De investeringskosten voor windturbines zijn hoog. Deze zijn echter eenmalig. Na plaatsing zijn er haast geen onkosten aan verbonden en kunnen ze gedurende hun levenstermijn van 20 jaar worden terugverdiend. Door de toename van massaproductie en de financiële crisis dalen de investeringskosten sterk.

In het publieke debat worden talloze argumenten tegen plaatsing van windparken gebruikt, zoals verstoring voor vogels, geluidshinder en schaduwhinder. Deze argumenten, voornamelijk emotionele argumenten, zijn vooral ontstaan uit onbekendheid met turbines. Door de grootte en zichtbaarheid van de machines worden mensen er ook dagelijks mee geconfronteerd. Het leidt tot landschapsverandering, waar mensen vaak moeite mee hebben. Dit in tegenstelling tot elektriciteitscentrales die vaak goed zijn weggestopt.

Als oplossing van deze veelal emotionele argumenten, maar ook vanwege ruimtegebrek, heeft men in heel West-Europa besloten om grote windparken op zee aan te leggen, de zogenaamde 'off-shore' windparken. Ecologische argumenten tegen plaatsing van windparken 'off-shore' kunnen grotendeels worden weerlegd. Uit onderzoek is gebleken dat (zee)vogels geen hinder ondervinden van de windparken en de flora en fauna in de zee schijnt er zelfs op vooruit te gaan. Dit kan waarschijnlijk verklaart worden, omdat in de buurt van windparken geen schepen mogen komen en daardoor visserij onmogelijk maakt.

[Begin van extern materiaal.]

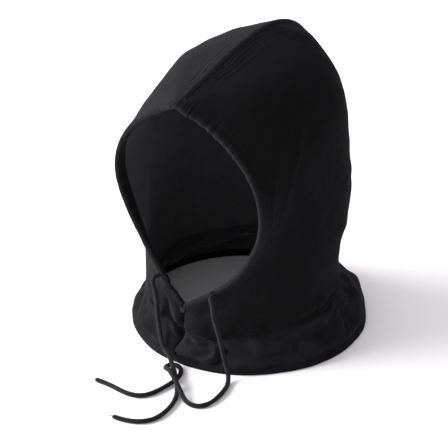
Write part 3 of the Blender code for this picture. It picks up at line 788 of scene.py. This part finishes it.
for ids in (left_id, right_id):
    for i in range(NR - 1):
        for j in range(NC - 1):
            q = (ids[i, j], ids[i, j + 1], ids[i + 1, j + 1], ids[i + 1, j])
            net_faces.append(tuple(int(k) for k in (q if ids is left_id else q[::-1])))
# how firmly each place is held, and how much longer the cloth is than the room it has
s_of = np.r_[np.full(len(SIM_V) - 1, -1.0), SIM_S]
v_of = np.r_[SIM_V[::-1][:-1], np.zeros(len(SIM_S))]
col = np.linspace(0, 1, NC)
z_of = rest_net[:, :, 2]
low = np.clip((150 * MM - z_of) / (110 * MM), 0, 1)
hold = 0.10 + 0.35 * (1 - low)
edge = np.clip(1 - (1 - col[None]) * 300 * MM / (14 * MM), 0, 1) * (s_of[:, None] > 0.12)
hold = np.maximum(hold, edge)
hold = np.maximum(hold, np.clip(1 - col[None] / 0.02, 0, 1) * 0.8 * (z_of > 60 * MM))
hold[v_of > 0.93] = 1
hold[s_of > 0.93] = 1
hold[np.abs(s_of - 0.0) < 1e-9] = 0.22
grow = 0.10 + 0.90 * low
GROWTH = 0.05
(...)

Het grootste probleem bij 'off-shore' windparken is de installatie en het onderhoud. Installatie gebeurt in etappes via schepen. Allereerst wordt het support gedeelte in de zee geïnstalleerd, waarna de turbine component per component wordt opgebouwd. Dit kost veel tijd en geld, aangezien schepen vaak op en neer moeten varen. Ter verkleining van dit probleem is het plan nu om de turbine al in de haven op te bouwen en in één keer te vervoeren naar de locatie.

Naast de installatie en onderhoud is er nog een probleem bij de windturbines op zee. Door de zware omstandigheden op zee en de in serie plaatsing van de turbines zorgt de eerste turbine in serie voor verstoring van de luchtstroming. De verstoorde luchtstroming zorgt voor een grotere belasting van de materialen voor de turbines achter de eerste. Behalve deze grotere belasting levert het ook een lager rendement op.

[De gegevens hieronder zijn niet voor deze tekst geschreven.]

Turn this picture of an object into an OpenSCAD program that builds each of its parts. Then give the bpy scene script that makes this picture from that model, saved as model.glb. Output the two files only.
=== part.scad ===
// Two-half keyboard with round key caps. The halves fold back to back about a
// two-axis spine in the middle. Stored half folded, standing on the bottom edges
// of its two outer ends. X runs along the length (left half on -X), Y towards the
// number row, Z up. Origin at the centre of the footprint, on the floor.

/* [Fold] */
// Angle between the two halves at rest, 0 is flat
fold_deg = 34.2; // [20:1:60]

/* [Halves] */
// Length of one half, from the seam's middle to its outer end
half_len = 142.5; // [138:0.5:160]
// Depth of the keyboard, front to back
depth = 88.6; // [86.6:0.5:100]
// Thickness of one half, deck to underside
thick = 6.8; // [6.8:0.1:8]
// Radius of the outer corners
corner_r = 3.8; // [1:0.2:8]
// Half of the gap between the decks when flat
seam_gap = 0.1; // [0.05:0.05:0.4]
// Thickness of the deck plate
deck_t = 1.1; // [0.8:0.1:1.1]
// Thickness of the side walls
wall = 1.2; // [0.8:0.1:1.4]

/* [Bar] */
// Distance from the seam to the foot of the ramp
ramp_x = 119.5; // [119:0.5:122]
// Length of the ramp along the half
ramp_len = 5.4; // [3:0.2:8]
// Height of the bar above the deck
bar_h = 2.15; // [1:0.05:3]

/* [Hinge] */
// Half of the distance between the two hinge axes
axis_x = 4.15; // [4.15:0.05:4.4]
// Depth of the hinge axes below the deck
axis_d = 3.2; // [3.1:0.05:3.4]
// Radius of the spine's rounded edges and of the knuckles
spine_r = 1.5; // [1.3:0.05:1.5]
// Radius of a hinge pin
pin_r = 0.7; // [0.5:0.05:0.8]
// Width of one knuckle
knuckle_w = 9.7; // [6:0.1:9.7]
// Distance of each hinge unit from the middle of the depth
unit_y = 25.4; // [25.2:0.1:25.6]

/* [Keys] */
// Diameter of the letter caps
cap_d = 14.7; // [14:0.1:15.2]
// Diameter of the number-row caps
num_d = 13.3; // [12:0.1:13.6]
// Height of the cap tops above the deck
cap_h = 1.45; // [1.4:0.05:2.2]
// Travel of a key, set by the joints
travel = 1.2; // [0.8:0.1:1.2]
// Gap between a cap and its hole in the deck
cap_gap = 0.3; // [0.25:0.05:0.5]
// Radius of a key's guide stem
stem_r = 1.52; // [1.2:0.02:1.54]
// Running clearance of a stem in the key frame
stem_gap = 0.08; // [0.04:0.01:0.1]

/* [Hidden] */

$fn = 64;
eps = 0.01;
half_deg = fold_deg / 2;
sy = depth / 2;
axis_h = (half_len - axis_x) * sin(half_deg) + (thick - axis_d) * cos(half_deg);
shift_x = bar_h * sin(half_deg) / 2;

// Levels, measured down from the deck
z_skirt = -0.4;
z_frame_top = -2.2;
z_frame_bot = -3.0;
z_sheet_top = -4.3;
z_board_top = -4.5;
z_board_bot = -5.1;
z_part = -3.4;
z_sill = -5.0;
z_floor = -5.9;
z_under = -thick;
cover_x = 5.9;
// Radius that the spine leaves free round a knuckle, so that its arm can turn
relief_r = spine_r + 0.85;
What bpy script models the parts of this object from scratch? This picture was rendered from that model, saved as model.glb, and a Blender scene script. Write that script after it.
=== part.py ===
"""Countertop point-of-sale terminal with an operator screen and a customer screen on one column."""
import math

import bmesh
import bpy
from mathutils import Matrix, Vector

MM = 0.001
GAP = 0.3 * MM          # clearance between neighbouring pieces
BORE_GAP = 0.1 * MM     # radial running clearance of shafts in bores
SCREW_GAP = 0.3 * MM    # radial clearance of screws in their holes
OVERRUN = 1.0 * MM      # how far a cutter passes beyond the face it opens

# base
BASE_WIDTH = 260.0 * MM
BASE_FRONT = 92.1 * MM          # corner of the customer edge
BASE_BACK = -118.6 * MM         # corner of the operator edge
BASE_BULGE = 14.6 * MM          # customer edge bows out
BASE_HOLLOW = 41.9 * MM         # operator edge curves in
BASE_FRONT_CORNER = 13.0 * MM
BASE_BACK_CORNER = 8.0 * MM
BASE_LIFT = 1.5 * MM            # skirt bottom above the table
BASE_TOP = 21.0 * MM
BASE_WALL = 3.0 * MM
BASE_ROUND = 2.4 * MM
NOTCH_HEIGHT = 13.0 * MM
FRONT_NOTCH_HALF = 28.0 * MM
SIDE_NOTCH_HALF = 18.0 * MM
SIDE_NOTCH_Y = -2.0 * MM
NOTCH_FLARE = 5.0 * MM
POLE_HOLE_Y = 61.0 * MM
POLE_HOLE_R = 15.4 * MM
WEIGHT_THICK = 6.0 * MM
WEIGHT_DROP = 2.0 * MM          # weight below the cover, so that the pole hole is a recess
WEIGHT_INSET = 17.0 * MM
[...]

In conclusie kan worden gezegd dat windenergie een duurzame vorm van energie is met veel potentie voor de toekomst. Naar verwachting zal over enige jaren 25% van de energievoorziening afkomstig zijn van windenergie. Tot die tijd zullen windturbines verder worden geperfectioneerd en zal men bezig zijn oplossingen te zoeken voor de huidige problemen.